Tuesday, May 12, 2009

I’ve met Robert Hughes twice, the first time in the early 80’s. He’d been invited to give one of the semi-annual lectures at the museum on campus. It was only a couple of years after The Shock of the New and he'd achieved marquee status. He put on a good show. Fulminating at the vulgarians in the new administration, he put up a slide of a statue of Harmodius and Aristogeiton, homosexual lovers and by an act of tyrannicide heroes of Athenian democracy, who opposed thereby everything Reagan and his cronies stood for. He came off as both High Church and decent; the lecture was a hit. At the reception he was left somewhat on his own, more out of fear I thought than lack of interest,  and at some point I nervously walked over to ask a question. They'd offered the rest of us the usual cheap wine but Hughes was drinking either gin or vodka; whatever was in his glass it wasn't water. A few minutes later when a museum flack tried to ingratiate herself to him by knocking me away, Hughes tried in a half-assed but well-intentioned way to introduce us. “What’s your name again, mate?” I stammered a response and she dragged him off.
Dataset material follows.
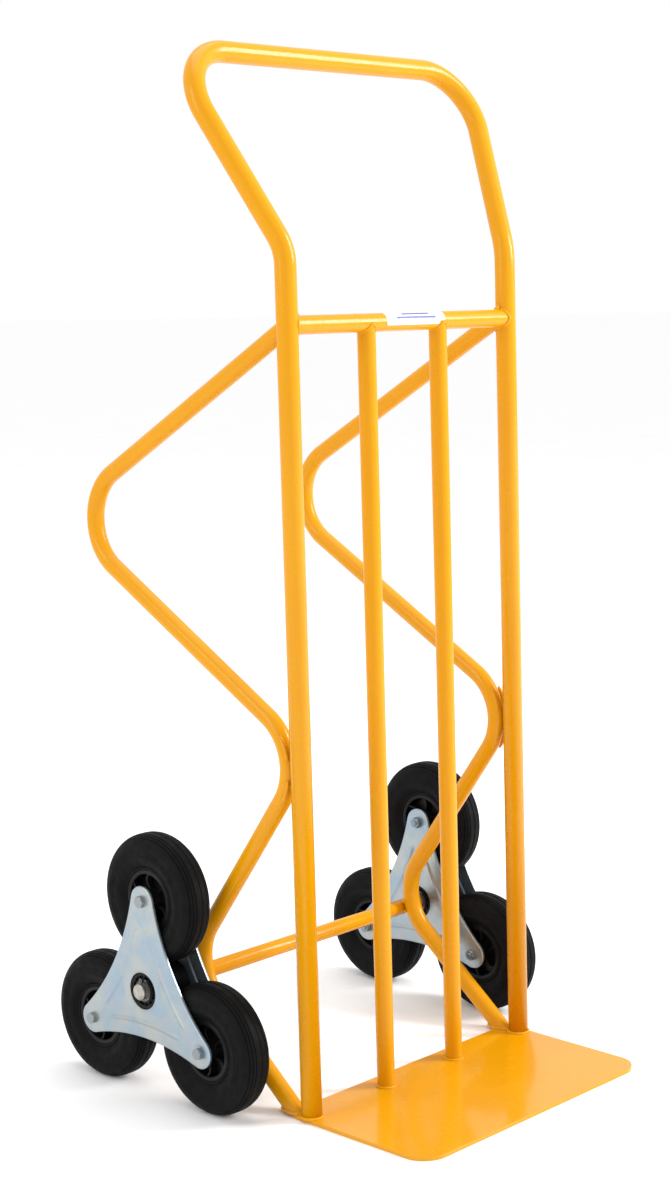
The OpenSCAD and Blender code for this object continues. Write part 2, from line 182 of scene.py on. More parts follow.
class Shader:
    """A node tree under construction, with short calls for the nodes that the materials use."""

    def __init__(self, name):
        self.material = bpy.data.materials.new(name)
        self.material.use_nodes = True
        self.tree = self.material.node_tree
        self.bsdf = self.tree.nodes["Principled BSDF"]
        self.place = self.tree.nodes.new("ShaderNodeTexCoord").outputs["Object"]

    def link(self, source, target):
        """Joins two sockets."""
        self.tree.links.new(source, target)

    def set(self, **values):
        """Constants on the Principled shader's own sockets, with _ for a space in a name."""
        for name, value in values.items():
            self.bsdf.inputs[name.replace("_", " ")].default_value = value

    def scaled(self, scale):
        """The object coordinates, stretched by a factor along each axis."""
        mapping = self.tree.nodes.new("ShaderNodeMapping")
        mapping.inputs["Scale"].default_value = scale
        self.link(self.place, mapping.inputs["Vector"])
        return mapping.outputs["Vector"]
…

I saw him again years later at a Rubens exhibit, when Larry Gagosian made his brief attempt to go into the market for old masters. The Fatal Shore had been out almost 10 years, and I asked Hughes if he saw a conflict between his interests as a writer, as a lover of writing, and an art critic. He said he didn’t see one. I asked him if the two different tastes, in objects and language didn’t have different relations to the world. Good paintings as objects are one-of-a-kind commodities, and copies of Dante or his own books are comparatively at least, a dime a dozen, with the price having no comparable relation to their value. He thought for a minute but didn’t respond and I didn’t push the question. I said and he agreed that it was a great show and left it at that.

I’ve asked similar questions over the years to people involved in the art world/market in various ways, and never gotten a very good response. I asked Dore Ashton if there were any reason that art should try to be popular. She was horrified at the suggestion. I wasn’t quick enough at the time to ask about Shakespeare.

The art world, the market for discreet objects of pleasure and value, represents the most conservative aspects of society. Before democratic revolutions it was part and parcel of the culture of the old regime, and under democratic regimes it must play to or off the tastes of the elite. The reasons are obvious, but largely ignored, especially by critics who want to think of themselves as independent. Journalists who write about fashion or interior design are much less conflicted, though there’s considerable overlap in the marketplace.

The fine arts are aristocratic. That’s their strength and weakness. But the arts as a whole, high, low and in between, are descriptive. Two things to be aware of when following the various partisans of modernism past and present.